Rabin’s granddaughter fears early release of assassin Yigal Amir

‘It isn’t a figment of my imagination,’ Noa Rotman says in TV interview ahead of second season of a TV drama series she has co-written

Yigal Amir, appearing in court in 2004. (Yoram Rubin/Flash90/File)
Yigal Amir, appearing in court in 2004. (Yoram Rubin/Flash90/File)

Noa Rotman, the granddaughter of prime minister Yitzhak Rabin, is afraid that her grandfather’s assassin, Yigal Amir, will be released early from prison, Rotman told Israel’s Channel 2 News on Wednesday night.

Amir is serving a life term for the 1995 killing, and has been kept in solitary confinement.

“If today there are 5,000 people who are willing to identify with their real faces and names in a Facebook group calling for the release of Yigal Amir, then it isn’t only in my head, it isn’t a monster of my creation, it isn’t a figment of my imagination,” Rotman said. “It’ll happen, in our lifetimes.”

She was interviewed ahead of the screening of the second season of the TV drama series “Prime Minister’s Children,” which she has co-written.
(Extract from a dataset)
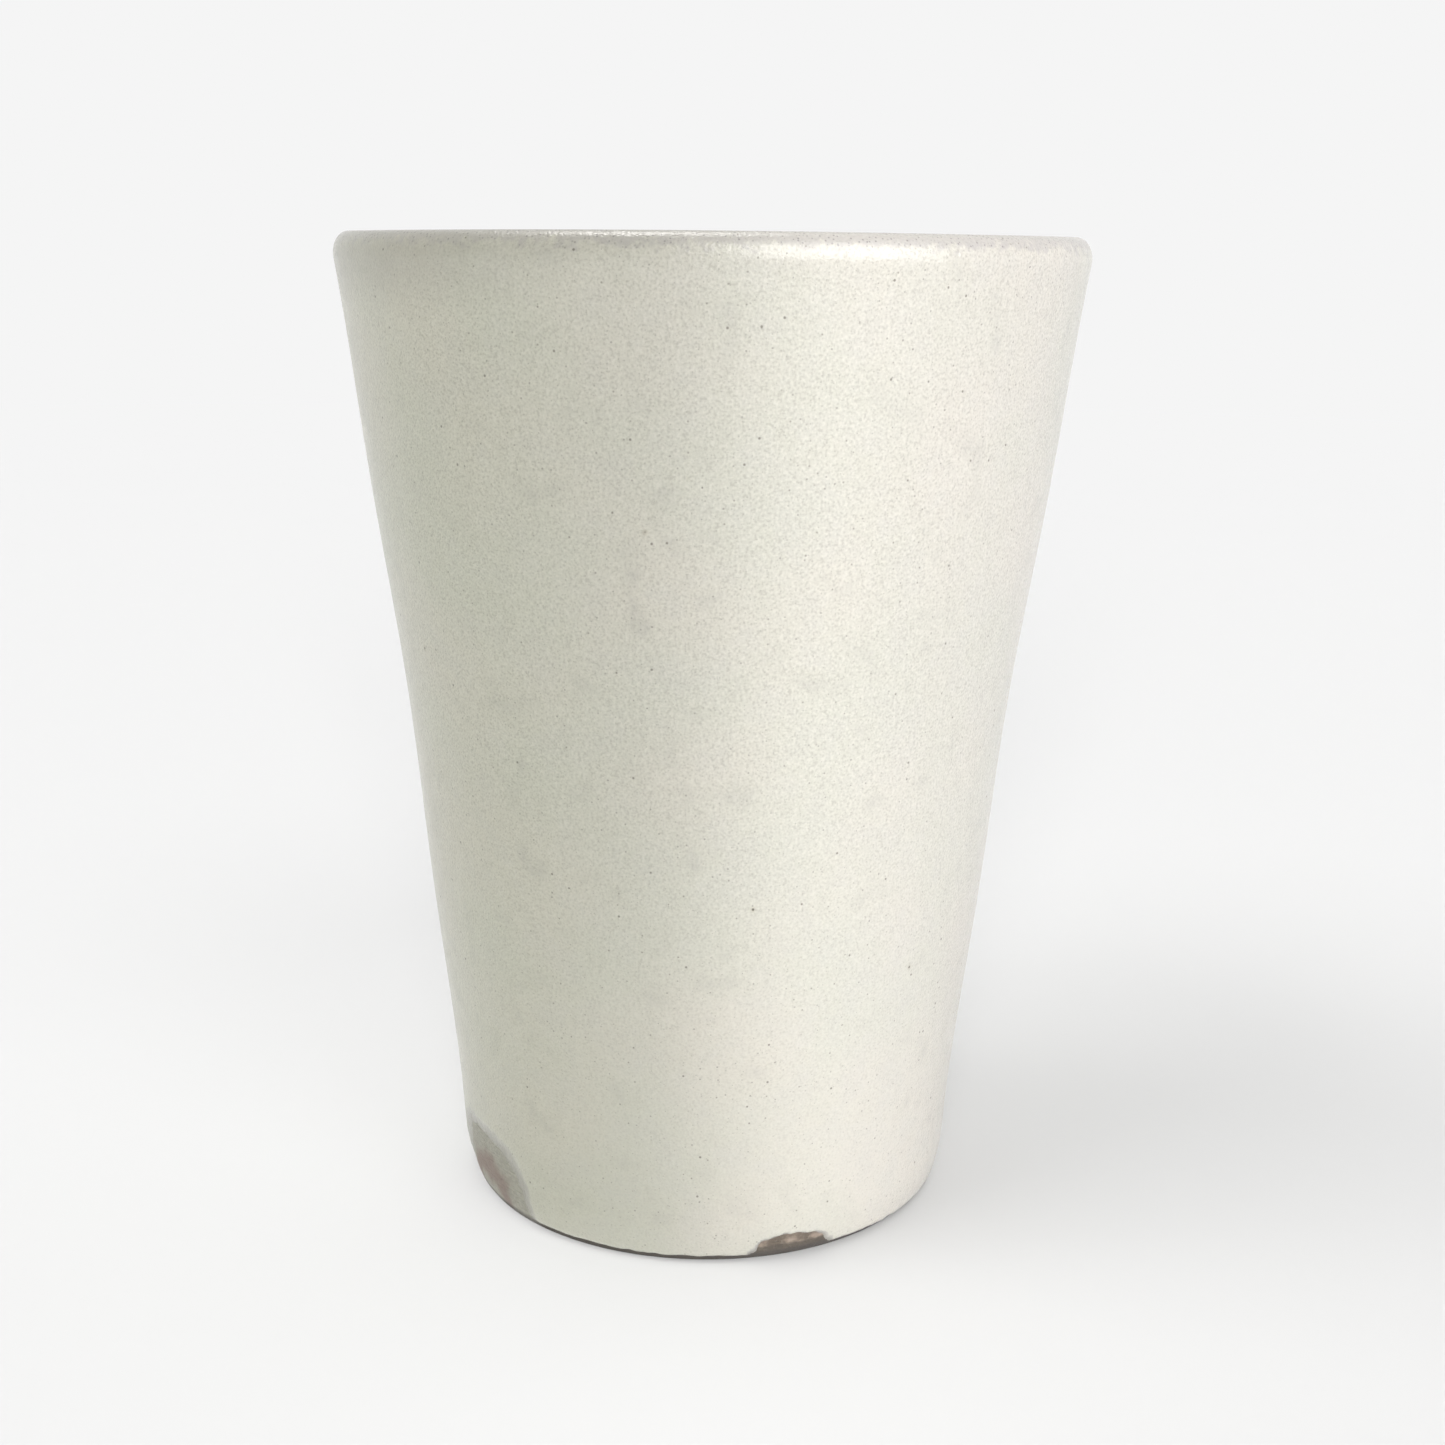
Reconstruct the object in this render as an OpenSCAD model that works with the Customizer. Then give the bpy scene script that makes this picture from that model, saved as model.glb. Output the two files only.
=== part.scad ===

Noa Rothman (left) attends a 2007 Knesset memorial for Yitzhak Rabin with her mother, Dalia Rabin, and her uncle Yuval Rabin (photo credit: Michal Fattal/Flash90)
Noa Rothman (left) attends a 2007 Knesset memorial for Yitzhak Rabin with her mother, Dalia Rabin, and her uncle Yuval Rabin (photo credit: Michal Fattal/Flash90)

Rotman said that she had figured her fear of Amir’s early release into the upcoming season of the show “as a citizen – not as Rabin’s granddaughter.

“I try to raise awareness by doing the things I know how to,” she added.

Rotman noted that she couldn’t bring herself to watch footage of the release of Yigal Amir’s brother and accomplice in the assassination, Hagai Amir, in May.

“We all know the unbending rules of the legal game,” she said. “Yes, he paid his debt to society, and the time has come to release him from prison.

“It may be legal, but where’s the justice?”